ほめるコツ B 最高のほめ言葉「ありがとう」を言う
「ありがとう」という言葉には、相手への感謝と存在を認める意味が込められています。
「新聞とってきてくれて、ありがとう」「学校からのお便り、しっかり届けてくれてありがとう」など、
親から「ありがとう」と言われると、子供は自分が必要とされている存在だと実感され、自己肯定感が育っていきます。これは高学年や思春期の子供に、とりわけ効果的です。
「ありがとう」は最高のほめ言葉であり、それだけでもコミュニケーションになります。「ありがとう」は正直にうれしい気持ちを表現しましょう。それが、うわべの言葉以上に子供の心を動かします。

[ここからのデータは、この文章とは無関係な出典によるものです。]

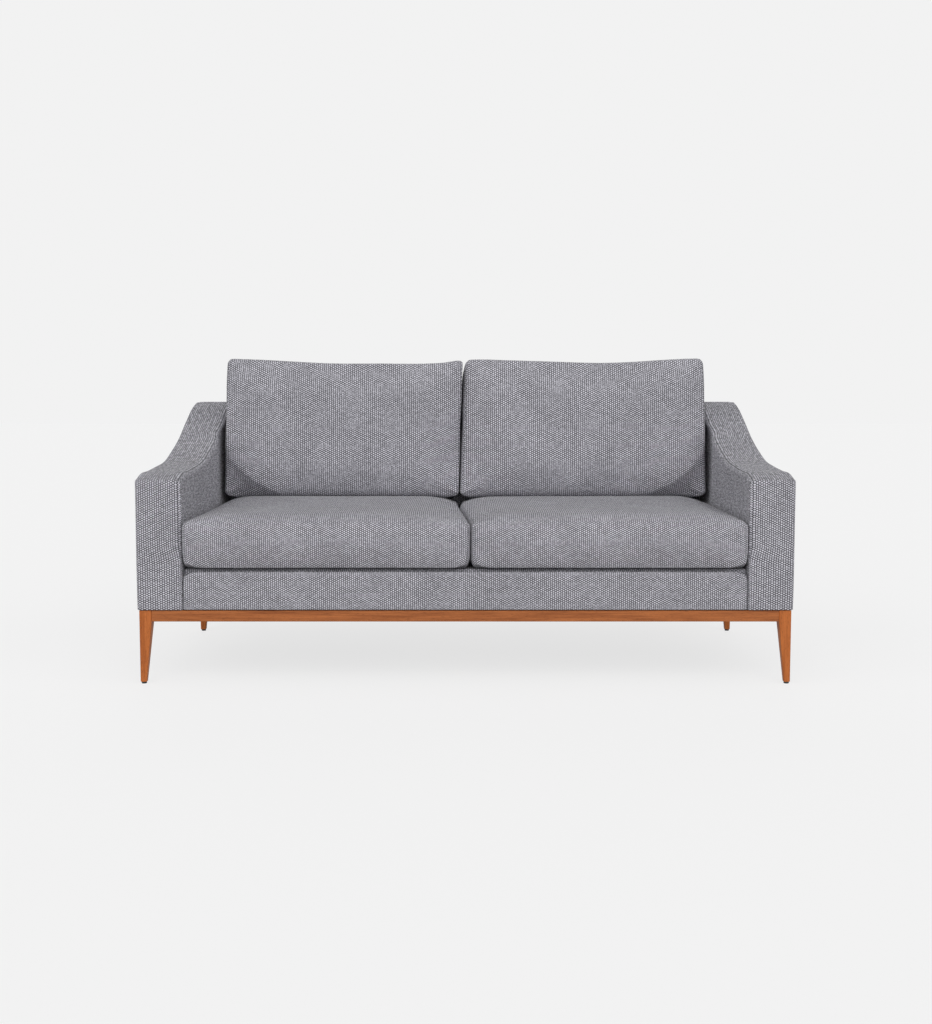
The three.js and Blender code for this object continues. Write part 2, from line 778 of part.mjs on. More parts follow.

両親が互いに「ありがとう」を言い合っていると、子供たちも自然に「ありがとう」を言うようになります。すると、家族みんなの心が温かくなり、幸せ感が広がります。
「ありがとう」がたくさんある家庭は、それだけでも子供にとって最高の教育環境です。
ほめるコツ C 繰り返しほめて自信をもたせる
子供が「自分ならできる」と心から自分を信じられるようになるには、時間がかかります。だからこそ、毎日根気よくほめ続け、励まし続けることが必要です。一つでも「よさ」や「優れているところ」が見つかったら、ほめ続けて小さな自信をつけさせるのです。何事にも自信がなかった子供が、「字が上手だ」とほめられ続けたことで、ますます字がきれいになり、字には自信をもつようになった例を知っています。しかも、その一つの自信が他のことにも波及し、よいところがどんどん伸びていきました。
ほめるコツ D 思いやりのない言動は厳しく叱る
子供を健全に育てるためには、ほめる一辺倒ではいけません。当然叱ることも必要です。ただし、日ごろから、「ほめることが9割、叱ることが1割」を目指してほしいと思います。
子供の思いやりのない言葉や行動は厳しく叱り、きちんと相手にあやまらせるのです。ただ、あやまった後は、何事もなかったかのように引きずらないことが大切です。
あるお母さんは、「ありがとう」を始め、ほめ言葉を意識して子供たちにたくさん言っていたら、子供が素直で明るく元気になったといいます。「少し意識してほめただけで、こんなにも子供は変わるんだ」と実感したそうです。今日から意識して子供をほめていきましょう。
保護者の皆様には子供たちの健康的な生活習慣、とりわけ、 早寝、早起き、朝ご飯。テレビとゲームは時間を決めること に格別のご配慮をお願いいたします 。